In 1915 she joined the group of avant-garde artists Supremus.
In 1924, Aleksandra Ekster and her husband emigrated to France and settled in Paris.
Initially she became a Professor at the Academie der Moderne in Paris.
From 1926-1930 Ekster was a professor at Fernand Léger's Académie d'Art Contemporain.
In 1933 she began creating extremely beautiful and original illuminated manuscripts (gouache on paper), which are beyond doubt the most important works of the last phase of her life.

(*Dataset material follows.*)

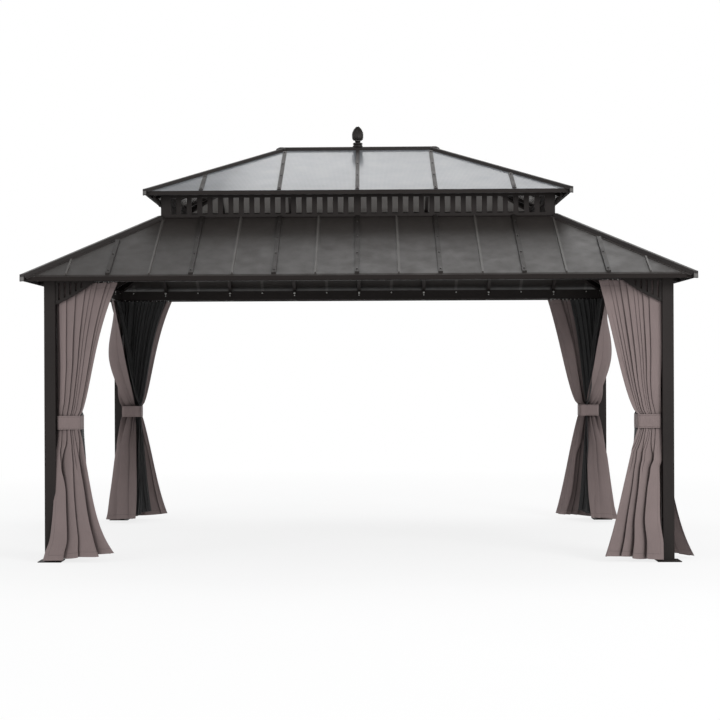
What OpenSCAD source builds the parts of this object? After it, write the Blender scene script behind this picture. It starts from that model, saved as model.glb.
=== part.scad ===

The "Callimaque" manuscript (c. 1939, the text being a French translation of a hymn by Hellenistic poet Callimachus) is widely regarded as her masterpiece.
In 1936 she participated in the exhibition Cubism and Abstract Art in New York and went on to have solo exhibitions in Prague and in Paris.
She was a book illustrator for the publishing company Flammarion in Paris from 1936 until her death in the Paris suburb of Fontenay-aux-Roses.
During the past few decades her reputation has increased dramatically, as have the prices of her works.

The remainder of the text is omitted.